DATASET SECTION
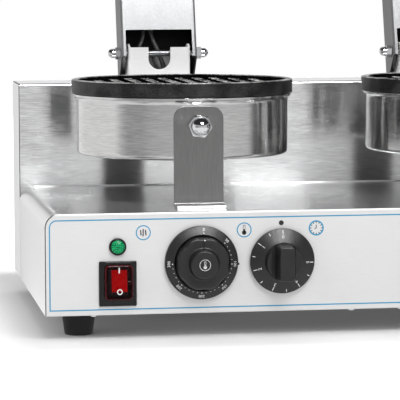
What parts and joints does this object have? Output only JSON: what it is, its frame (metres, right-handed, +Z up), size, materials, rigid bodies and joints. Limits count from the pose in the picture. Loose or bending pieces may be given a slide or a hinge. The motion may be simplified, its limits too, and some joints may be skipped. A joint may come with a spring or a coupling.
{
  "type": "double waffle maker",
  "caption": "Countertop waffle maker: round hinged irons side by side on a folded steel base, each with a lid, thermostat, timer, lamp and switch.",
  "frame": {"origin": "under the middle of the machine as it stands with both lids open, on the plane of the feet", "axes": "+Z up, +X to the user's right along the control panel, +Y from the control panel to the rear box"},
  "size_m": [0.546, 0.4646, 0.6112],
  "materials": {
    "shell_steel": "brushed stainless sheet, grain along X",
    "panel_steel": "fine satin stainless sheet with a printed blue line and symbols",
    "foot_rubber": "matte black rubber",
    "gland_plastic": "black nylon",
    "pan_steel": "spun stainless steel brushed round the wall",
    "bracket_steel": "brushed stainless sheet, grain along its length",
    "cast_plate": "dark cast iron with a coated, slightly worn face",
    "heater_sheath": "heat-tinted steel sheath",
    "chrome": "bright plated",
    "lead_sleeve": "black silicone-coated glass sleeve",
    "grip_plastic": "black phenolic",
    "knob_plastic": "fine-grained black phenolic with white marks",
    "switch_plastic": "black nylon",
    "boot_silicone": "clear, dark red silicone cap",
    "rocker_red": "translucent red",
    "lamp_green": "faceted translucent green in a black bezel",
    "inner_plastic": "off-white phenolic"
  },
  "bodies": {
    "root": {"base_shell": "shell_steel", "rear_box": "shell_steel", "rear_panel": "shell_steel", "bottom_plate": "shell_steel", "front_panel": "panel_steel", "foot_front_left": "foot_rubber", "foot_front_right": "foot_rubber", "foot_rear_left": "foot_rubber", "foot_rear_right": "foot_rubber", "cable_gland": "gland_plastic", "left_lower_pan": "pan_steel", "left_lower_plate": "cast_plate", "left_lower_heater": "heater_sheath", "left_front_strap": "bracket_steel", "left_strap_bolt": "chrome", "left_rear_support": "bracket_steel", "left_hinge_bracket": "bracket_steel", "left_hinge_pin": "chrome", "left_hinge_nut": "chrome", "left_lamp": "lamp_green", "left_switch_frame": "switch_plastic", "left_switch_boot": "boot_silicone", "left_thermostat_dial": "knob_plastic", "left_thermostat_body": "inner_plastic", "left_timer_body": "inner_plastic", "right_lower_pan": "pan_steel", "right_lower_plate": "cast_plate", "right_lower_heater": "heater_sheath", "right_front_strap": "bracket_steel", "right_strap_bolt": "chrome", "right_rear_support": "bracket_steel", "right_hinge_bracket": "bracket_steel", "right_hinge_pin": "chrome", "right_hinge_nut": "chrome", "right_lamp": "lamp_green", "right_switch_frame": "switch_plastic", "right_switch_boot": "boot_silicone", "right_thermostat_dial": "knob_plastic", "right_thermostat_body": "inner_plastic", "right_timer_body": "inner_plastic"},
    "left_lid": {"left_lid_arm": "bracket_steel", "left_upper_pan": "pan_steel", "left_upper_plate": "cast_plate", "left_upper_heater": "heater_sheath", "left_handle_stem": "bracket_steel", "left_handle_grip": "grip_plastic", "left_lead": "lead_sleeve"},
    "left_rocker": {"left_switch_rocker": "rocker_red"},
    "left_thermostat": {"left_thermostat_knob": "knob_plastic"},
    "left_timer": {"left_timer_knob": "knob_plastic"},
    "right_lid": {"right_lid_arm": "bracket_steel", "right_upper_pan": "pan_steel", "right_upper_plate": "cast_plate", "right_upper_heater": "heater_sheath", "right_handle_stem": "bracket_steel", "right_handle_grip": "grip_plastic", "right_lead": "lead_sleeve"},
    "right_rocker": {"right_switch_rocker": "rocker_red"},
    "right_thermostat": {"right_thermostat_knob": "knob_plastic"},
    "right_timer": {"right_timer_knob": "knob_plastic"}
  },
  "joints": [
    {"name": "left_lid_hinge", "type": "hinge", "parent": "root", "child": "left_lid", "pos_m": [-0.1345, 0.09223, 0.2335], "axis": [1, 0, 0], "range_deg": [0, 105]},
    {"name": "left_rocker_tilt", "type": "hinge", "parent": "root", "child": "left_rocker", "pos_m": [-0.2113, -0.19677, 0.048], "axis": [1, 0, 0], "range_deg": [0, 14]},
    {"name": "left_thermostat_turn", "type": "hinge", "parent": "root", "child": "left_thermostat", "pos_m": [-0.1395, -0.20377, 0.0647], "axis": [0, 1, 0], "range_deg": [0, 266]},
    {"name": "left_timer_turn", "type": "hinge", "parent": "root", "child": "left_timer", "pos_m": [-0.0695, -0.20377, 0.0647], "axis": [0, 1, 0], "range_deg": [0, 267]},
    {"name": "right_lid_hinge", "type": "hinge", "parent": "root", "child": "right_lid", "pos_m": [0.1345, 0.09223, 0.2335], "axis": [1, 0, 0], "range_deg": [0, 105]},
    {"name": "right_rocker_tilt", "type": "hinge", "parent": "root", "child": "right_rocker", "pos_m": [0.0577, -0.19677, 0.048], "axis": [1, 0, 0], "range_deg": [0, 14]},
    {"name": "right_thermostat_turn", "type": "hinge", "parent": "root", "child": "right_thermostat", "pos_m": [0.1295, -0.20377, 0.0647], "axis": [0, 1, 0], "range_deg": [0, 266]},
    {"name": "right_timer_turn", "type": "hinge", "parent": "root", "child": "right_timer", "pos_m": [0.1995, -0.20377, 0.0647], "axis": [0, 1, 0], "range_deg": [0, 267]}
  ]
}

TO BE DONE
Copy out the full material exactly as it appears.

CORRECT RESULT
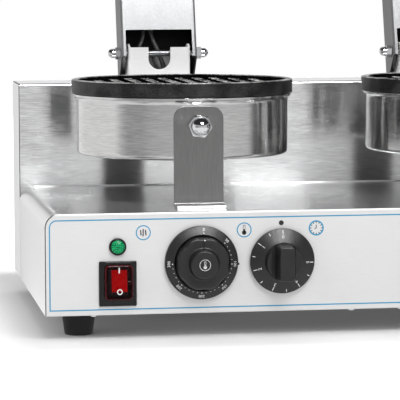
What parts and joints does this object have? Output only JSON: what it is, its frame (metres, right-handed, +Z up), size, materials, rigid bodies and joints. Limits count from the pose in the picture. Loose or bending pieces may be given a slide or a hinge. The motion may be simplified, its limits too, and some joints may be skipped. A joint may come with a spring or a coupling.
{
  "type": "double waffle maker",
  "caption": "Countertop waffle maker: round hinged irons side by side on a folded steel base, each with a lid, thermostat, timer, lamp and switch.",
  "frame": {"origin": "under the middle of the machine as it stands with both lids open, on the plane of the feet", "axes": "+Z up, +X to the user's right along the control panel, +Y from the control panel to the rear box"},
  "size_m": [0.546, 0.4646, 0.6112],
  "materials": {
    "shell_steel": "brushed stainless sheet, grain along X",
    "panel_steel": "fine satin stainless sheet with a printed blue line and symbols",
    "foot_rubber": "matte black rubber",
    "gland_plastic": "black nylon",
    "pan_steel": "spun stainless steel brushed round the wall",
    "bracket_steel": "brushed stainless sheet, grain along its length",
    "cast_plate": "dark cast iron with a coated, slightly worn face",
    "heater_sheath": "heat-tinted steel sheath",
    "chrome": "bright plated",
    "lead_sleeve": "black silicone-coated glass sleeve",
    "grip_plastic": "black phenolic",
    "knob_plastic": "fine-grained black phenolic with white marks",
    "switch_plastic": "black nylon",
    "boot_silicone": "clear, dark red silicone cap",
    "rocker_red": "translucent red",
    "lamp_green": "faceted translucent green in a black bezel",
    "inner_plastic": "off-white phenolic"
  },
  "bodies": {
    "root": {"base_shell": "shell_steel", "rear_box": "shell_steel", "rear_panel": "shell_steel", "bottom_plate": "shell_steel", "front_panel": "panel_steel", "foot_front_left": "foot_rubber", "foot_front_right": "foot_rubber", "foot_rear_left": "foot_rubber", "foot_rear_right": "foot_rubber", "cable_gland": "gland_plastic", "left_lower_pan": "pan_steel", "left_lower_plate": "cast_plate", "left_lower_heater": "heater_sheath", "left_front_strap": "bracket_steel", "left_strap_bolt": "chrome", "left_rear_support": "bracket_steel", "left_hinge_bracket": "bracket_steel", "left_hinge_pin": "chrome", "left_hinge_nut": "chrome", "left_lamp": "lamp_green", "left_switch_frame": "switch_plastic", "left_switch_boot": "boot_silicone", "left_thermostat_dial": "knob_plastic", "left_thermostat_body": "inner_plastic", "left_timer_body": "inner_plastic", "right_lower_pan": "pan_steel", "right_lower_plate": "cast_plate", "right_lower_heater": "heater_sheath", "right_front_strap": "bracket_steel", "right_strap_bolt": "chrome", "right_rear_support": "bracket_steel", "right_hinge_bracket": "bracket_steel", "right_hinge_pin": "chrome", "right_hinge_nut": "chrome", "right_lamp": "lamp_green", "right_switch_frame": "switch_plastic", "right_switch_boot": "boot_silicone", "right_thermostat_dial": "knob_plastic", "right_thermostat_body": "inner_plastic", "right_timer_body": "inner_plastic"},
    "left_lid": {"left_lid_arm": "bracket_steel", "left_upper_pan": "pan_steel", "left_upper_plate": "cast_plate", "left_upper_heater": "heater_sheath", "left_handle_stem": "bracket_steel", "left_handle_grip": "grip_plastic", "left_lead": "lead_sleeve"},
    "left_rocker": {"left_switch_rocker": "rocker_red"},
    "left_thermostat": {"left_thermostat_knob": "knob_plastic"},
    "left_timer": {"left_timer_knob": "knob_plastic"},
    "right_lid": {"right_lid_arm": "bracket_steel", "right_upper_pan": "pan_steel", "right_upper_plate": "cast_plate", "right_upper_heater": "heater_sheath", "right_handle_stem": "bracket_steel", "right_handle_grip": "grip_plastic", "right_lead": "lead_sleeve"},
    "right_rocker": {"right_switch_rocker": "rocker_red"},
    "right_thermostat": {"right_thermostat_knob": "knob_plastic"},
    "right_timer": {"right_timer_knob": "knob_plastic"}
  },
  "joints": [
    {"name": "left_lid_hinge", "type": "hinge", "parent": "root", "child": "left_lid", "pos_m": [-0.1345, 0.09223, 0.2335], "axis": [1, 0, 0], "range_deg": [0, 105]},
    {"name": "left_rocker_tilt", "type": "hinge", "parent": "root", "child": "left_rocker", "pos_m": [-0.2113, -0.19677, 0.048], "axis": [1, 0, 0], "range_deg": [0, 14]},
    {"name": "left_thermostat_turn", "type": "hinge", "parent": "root", "child": "left_thermostat", "pos_m": [-0.1395, -0.20377, 0.0647], "axis": [0, 1, 0], "range_deg": [0, 266]},
    {"name": "left_timer_turn", "type": "hinge", "parent": "root", "child": "left_timer", "pos_m": [-0.0695, -0.20377, 0.0647], "axis": [0, 1, 0], "range_deg": [0, 267]},
    {"name": "right_lid_hinge", "type": "hinge", "parent": "root", "child": "right_lid", "pos_m": [0.1345, 0.09223, 0.2335], "axis": [1, 0, 0], "range_deg": [0, 105]},
    {"name": "right_rocker_tilt", "type": "hinge", "parent": "root", "child": "right_rocker", "pos_m": [0.0577, -0.19677, 0.048], "axis": [1, 0, 0], "range_deg": [0, 14]},
    {"name": "right_thermostat_turn", "type": "hinge", "parent": "root", "child": "right_thermostat", "pos_m": [0.1295, -0.20377, 0.0647], "axis": [0, 1, 0], "range_deg": [0, 266]},
    {"name": "right_timer_turn", "type": "hinge", "parent": "root", "child": "right_timer", "pos_m": [0.1995, -0.20377, 0.0647], "axis": [0, 1, 0], "range_deg": [0, 267]}
  ]
}